That Noise You Hear Is Weathering, Not Settling
QUESTION: Our house is making settling noises in the attic over the bedroom. Day and night, we hear loud cracking or popping sounds--usually three or four in succession. Our house was built 10 years ago. Is it still settling?
Henry Spies of Spies Home Inspection Services in Champaign, Ill., replies:
ANSWER: The noise you hear is not from settling, but from wood framing members moving in relation to one another. The wood warms during the day, losing moisture and shrinking slightly. At night it cools, absorbing moisture and expanding a bit.
As one piece of wood tries to move against another, pressure builds between the two. Finally the joint slips, causing the popping. It’s a mini-version of an earthquake--two sections of the Earth’s crust try to move against each other, pressure builds at the fault until it causes movement and an earthquake results.
Fortunately, your problem is not structural. You can minimize it by reducing both temperature swings and indoor humidity. Make sure the attic is well-ventilated. If you have a crawl space, be certain the soil is completely covered with a plastic vapor retarder. Coat basement walls with damp-proofing material and be sure the kitchen and bath have vent fans that discharge moisture outdoors.
Old Cedar Shingles Add Insulation, Reduce Cost
Q: I want to re-side my circa-1938 cedar-shingle home with vinyl.

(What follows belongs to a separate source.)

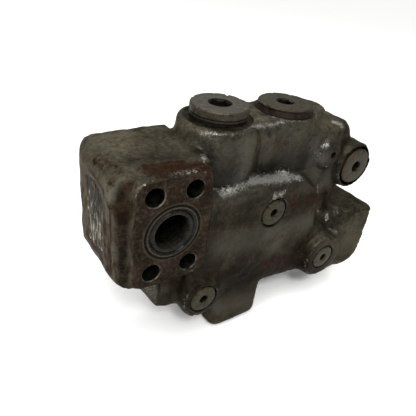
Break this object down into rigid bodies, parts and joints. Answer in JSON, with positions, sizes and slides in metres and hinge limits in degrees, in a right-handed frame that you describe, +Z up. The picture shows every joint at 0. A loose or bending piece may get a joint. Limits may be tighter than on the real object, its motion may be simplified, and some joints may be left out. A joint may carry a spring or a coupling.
{
  "type": "hose rupture valve",
  "caption": "Cast hydraulic hose rupture valve: bolted flange block, plugged upright bores, a relief valve and plugged galleries around a sliding poppet, spool, pilot piston and relief cone.",
  "frame": {"origin": "centre of the hose port on the machined flange face", "axes": "-Y out of the hose port, +Y into the body towards the cylinder, +Z up along the plugged bores, +X from the flange block towards the relief valve"},
  "size_m": [0.2472, 0.077, 0.1855],
  "materials": {
    "oxidised_cast_iron": "rough, oxidised, worn bright on ledges",
    "plug_steel": "dull, lightly stained",
    "ground_steel": "ground",
    "spring_steel": "shot-peened",
    "seal_rubber": "matte",
    "rivet_brass": "tarnished",
    "plate_metal": "worn, printed side rubbed bare"
  },
  "bodies": {
    "housing": {"valve_body": "oxidised_cast_iron", "hose_port_sleeve": "ground_steel", "name_plate": "plate_metal", "name_plate_rivets": "rivet_brass", "main_plug": "plug_steel", "main_plug_washer": "plug_steel", "main_plug_seal": "seal_rubber", "main_seat": "ground_steel", "main_spring": "spring_steel", "spool_plug": "plug_steel", "spool_plug_seal": "seal_rubber", "spool_outer_spring": "spring_steel", "spool_inner_spring": "spring_steel", "pilot_nozzle": "rivet_brass", "relief_plug": "plug_steel", "relief_plug_seal": "seal_rubber", "relief_shim": "ground_steel", "relief_spring_disc": "ground_steel", "relief_spring": "spring_steel", "relief_seat": "ground_steel", "middle_gallery_plug": "plug_steel", "middle_plug_seal": "seal_rubber", "lower_left_gallery_plug": "plug_steel", "lower_left_plug_seal": "seal_rubber", "lower_right_gallery_plug": "plug_steel", "lower_right_plug_seal": "seal_rubber"},
    "poppet": {"main_poppet": "ground_steel", "poppet_nozzle": "rivet_brass"},
    "spool": {"metering_spool": "ground_steel", "spool_spring_cup": "plug_steel"},
    "pilot": {"pilot_piston": "ground_steel", "pilot_piston_ring": "seal_rubber"},
    "relief": {"relief_cone": "ground_steel"}
  },
  "joints": [
    {"name": "main_lift", "type": "slide", "parent": "housing", "child": "poppet", "axis": [0, 0, 1], "range_m": [0, 0.008], "stiffness_N_per_m": 16300, "springref_m": -0.002, "deforming": ["main_spring"]},
    {"name": "spool_stroke", "type": "slide", "parent": "housing", "child": "spool", "axis": [0, 0, 1], "range_m": [0, 0.006], "stiffness_N_per_m": 17400, "springref_m": -0.003, "deforming": ["spool_outer_spring", "spool_inner_spring"]},
    {"name": "pilot_stroke", "type": "slide", "parent": "housing", "child": "pilot", "axis": [0, 0, 1], "range_m": [0, 0.006]},
    {"name": "relief_lift", "type": "slide", "parent": "housing", "child": "relief", "axis": [0, -1, 0], "range_m": [0, 0.0025], "stiffness_N_per_m": 38500, "springref_m": -0.001, "deforming": ["relief_spring"]}
  ],
  "couplings": [
    {"joint": "pilot_stroke", "follows": "spool_stroke", "ratio": 1}
  ]
}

Is it necessary to take off the shingles first?
Thomas W. Greene, owner of American Vinyl Co., based in Pickerington, Ohio, replies:
A: Not only can you re-side over wood shingles, you should. Leaving the old layer of wood shingles intact offers extra insulation and saves you the added cost of removing them.
I routinely re-side with vinyl over wood. First, I replace any shingles that are rotted or damaged. Then I put up quarter-inch-thick or half-inch-thick insulation board using two-inch galvanized nails. The insulation board not only provides a flat, smooth surface for hanging the vinyl but also increases energy efficiency.
Cleaning Up Without Harming the Greenery
Q: Some type of moss or lichen has darkened our concrete patio. Full-strength chlorine bleach will clean up the growth beautifully, but because the patio drains onto the lawn and a flower bed, I’m afraid to use it. How can I safely kill the growth?
Thom Philbin, a former painting contractor in Centerport, N.Y., and author of three books on painting, replies:
A: If a cleaner is strong enough to kill moss and lichen, it can certainly damage greenery. You can reduce the chance of killing vegetation and still get concrete clean by using a milder homemade solution and some liberal watering.
Wearing rubber gloves and eye protection, add 1 quart of chlorine bleach to 3 quarts of water. Pour in 3 ounces of trisodium-phosphate or a substitute for extra cleaning power.
Then, thoroughly wet surrounding lawn and flowers with a garden hose; the water acts as a barrier by diluting any cleaner that flows off the concrete. Use a scrub brush to apply the cleaner to a three-foot-square area of the patio. After waiting at least 10 minutes, soak up as much of the cleaner as possible with a sponge mop.
Finally, hose the area you cleaned and the lawn and flowers around it. Proceed in three-foot-square sections until the patio is clean. Be sure you keep the lawn and flowers wet throughout the process.
Options for Reglazing an Old or Ugly Tub
Q: We just bought a home that has putrid blue bath fixtures. The sink and toilet are easy to replace, but I don’t want to pull out the cast-iron tub for fear of damaging the ceramic-tile floor. Is there a way to paint or reglaze the tub to produce a durable white surface?
Joe Brint, owner of American Appliance Refinishing in Wallingford, Conn., answers:
A: Yes. You can buy a do-it-yourself tub reglazing kit at a home center. Another option to consider is hiring a professional tub refinisher.
The problem with a kit is that the two-part epoxy coating is difficult to apply smoothly, and the results often are disappointing, especially when covering a dark color with a white finish. So, I highly recommend calling a pro.
Tub refinishers prepare the tub with an acid wash that cleans and etches the porcelain surface. Then they spray a multicomponent urethane coating onto the tub. The high-gloss coating is stain- and abrasion-resistant and can expand and contract as the temperature of the tub fluctuates.
Professional tub refinishers usually charge between $200 and $400 to refinish a standard five-foot tub. Before hiring a pro, check with the Better Business Bureau for prior complaints. This industry is plagued by fly-by-night operators who travel from state to state. And be wary of “limited-time discounts” that boast incredibly low prices. The limited time often refers to how long the company will be in business.